GAINESVILLE, Fla. (WCJB) - 27 years after an elderly woman went missing, her family is finally getting closure.
Alachua County Sheriff's deputies matched an unidentified human remains case with a Gainesville Police missing persons' case from the 1990s. DNA evidence was the missing link in solving the cold case.
In March of 1990, 78 year old Ella Mae Williams went missing from her home in Southeast Gainesville.
"She's missed by her sisters, her siblings. They're all gone and they always wondered what happened to their sister," said Lynne Jackson Stevens, granddaughter of Williams. "Finally. Finally. Closure."
Sheriff Sadie Darnell was with GPD at the time. She remembers the case. "We had high hopes that she would be found. It was known that she had dementia. She was 78 years old. We knew she had most likely wandered off," she said.
A missing persons report was filed with GPD, but no one could find her.
According to ASO, kids were playing in a wooded area about 500 yards from the corner of SE 43rd Terrace and 24th Avenue and came across a human skull and brought it home in 2001, leading ASO investigators to more unidentified bones.
A few months ago, an unrelated case brought a family member of Williams to ASO.
ASO Cold Case Homicide Detective Kevin Allen said, "We did some research and there was an adjacent missing person many many years ago before we found our Jane Doe, so we did some familial DNA testing and it came back as a match."

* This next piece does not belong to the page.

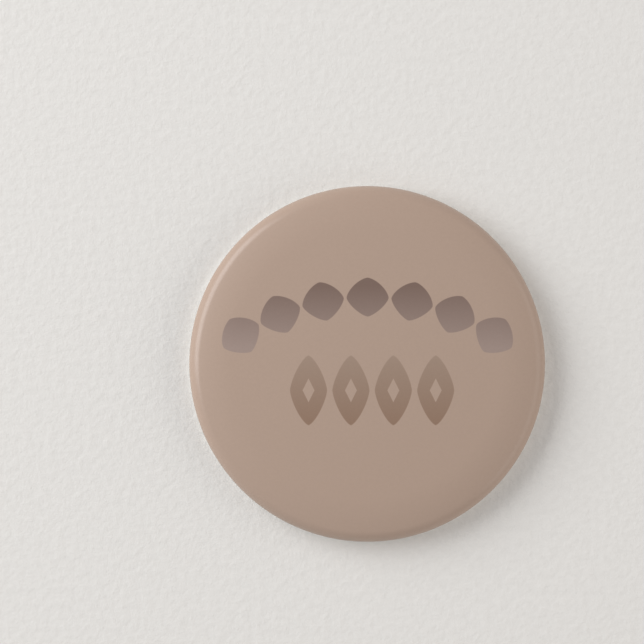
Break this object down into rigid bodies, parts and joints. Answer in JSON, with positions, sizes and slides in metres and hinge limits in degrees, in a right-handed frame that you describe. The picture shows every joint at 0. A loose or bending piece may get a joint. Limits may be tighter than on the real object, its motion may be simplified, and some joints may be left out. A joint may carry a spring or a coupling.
{
  "type": "button badge",
  "caption": "Round pin-back button badge: domed printed face under clear film, dished tinplate back, spring-wire pin held by a hairpin catch.",
  "frame": {"origin": "middle of the badge, on the plane its back rim rests on", "axes": "+Z out of the printed face, +X along the pin from its spring loop to its catch, +Y towards the side of the badge where the pin sits"},
  "size_m": [0.0572, 0.0572, 0.0059],
  "materials": {
    "film": "soft gloss clear film over a beige print",
    "paper": "printed beige, white on the wrapped margin",
    "shell_tinplate": "pressed tinplate",
    "back_tinplate": "bright rolled tinplate",
    "spring_wire": "nickel-plated spring wire"
  },
  "bodies": {
    "badge": {"film_cover": "film", "printed_paper": "paper", "front_shell": "shell_tinplate", "back_shell": "back_tinplate", "catch_wire": "spring_wire"},
    "pin": {"pin": "spring_wire"}
  },
  "joints": [
    {"name": "pin_open", "type": "hinge", "parent": "badge", "child": "pin", "pos_m": [-0.0144, 0.00798, 0.0021], "axis": [0.866, 0, -0.5], "range_deg": [0, 110]}
  ]
}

With the help of the FDLE, the cases were put together and solved.
"I can't thank them enough for how much they've done for us, this family," said Stevens.
Detectives do not think anyone was responsible for her death, Williams had Dementia and could have wandered into the woods and died of natural causes. Her family is grateful to finally have some answers.
Nuguana Cowvins, another granddaughter, said "I'm just so so glad that they didn't give up, because we did. We really did."
Her remains are at the UF Pound Human ID Lab for further testing into the cause of death.